Now that you’ve cleared up your garden, there are some things that you can do to make the winter lighter on your yard. Autumn preparations are also essential if you want to revitalise your garden more effortlessly as soon as the temperatures start climbing again.

  • A good place to start is your lawn. Cutting it lower than usual right before winter will help the soil dry quicker in spring. Use a spring tined rake to clean any thatch and moss from your lawn. More material for the composter. In high traffic places and play areas the soil usually gets compacted preventing aeration and drainage. The simplest method of prevention for this is stabbing holes in the soil deeply around 10cm apart from each other to make it looser. Your garden fork will get the job done nicely. Lastly a sandy top dressing can be applied to further protect your lawn.
  • Prepare the soil of your garden beds for next years planting or the bulbs you are about to plant in autumn by tilling it. After you’ve cleaned up the beds, tidied up the borders, and tilled the soil a good idea is to lay a generous layer of compost or well aged manure over it.
  • Mulching can keep your overwintering plants from freezing and is downright essential for plants that have exposed roots. You can use the thatch you’ve gathered from your lawn to this extent or any other dry organic material.
  • If you have any gentle potted plants outside, you should naturally find them a warmer spot for the winter. Some species of plants will need more than mulch to protect them from the lower temperatures.

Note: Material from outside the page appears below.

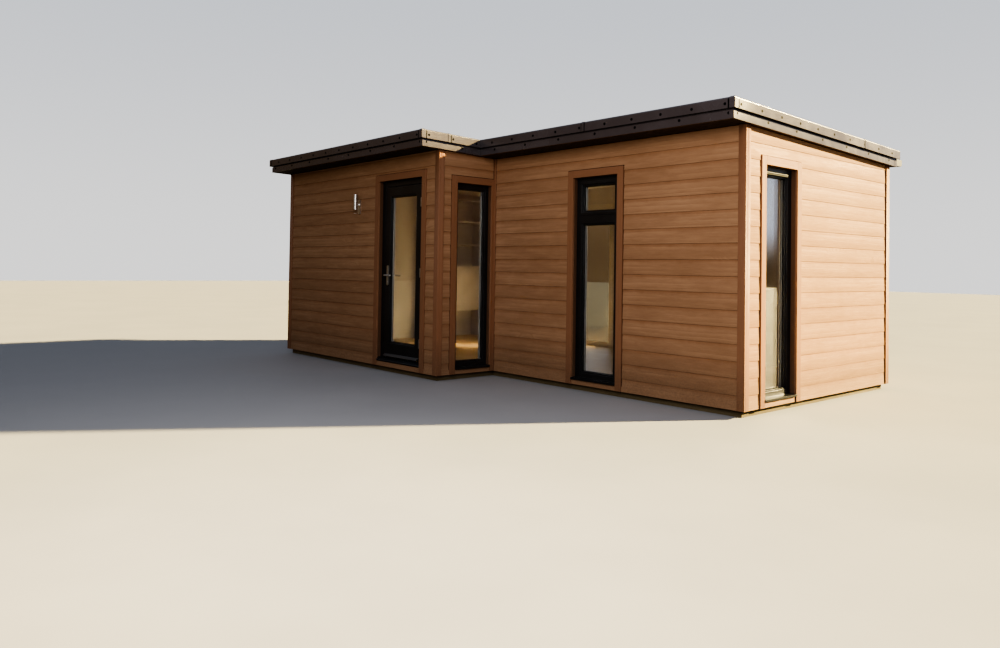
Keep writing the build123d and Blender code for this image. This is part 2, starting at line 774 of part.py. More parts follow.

Plants that have rhizomes/tubers/bulbs can be lifted and stored to be replanted in spring. Cut back their stalks and bury them in trays of dry sand with just the top visible.
  • Take care of your tools and watering equipment. Hoses and drip-feed irrigation should have no water inside of them and be stored in a dry spot. Send your lawnmower for maintenance before putting it away, sharpen shears and cutting tools, and give your shovels a good wash. It’s always worth coating your tools with anti-rust agents when they are about to sit for extended periods of time. All of this will give you a leg up when starting back up in spring.

Planting

banksia

Autumn is actually the perfect time to make rearrangements in your garden, because of the still warm soil. Go over the beds and think about moving plants that were previously poorly positioned. Warm soil and cooler air are also the perfect conditions for putting down evergreens, so if you wanted to introduce them in your garden – Now is the perfect time! There are also some decorative species the bulbs of which can be planted before winter. If you want color as soon as spring hits, it’s worth researching those.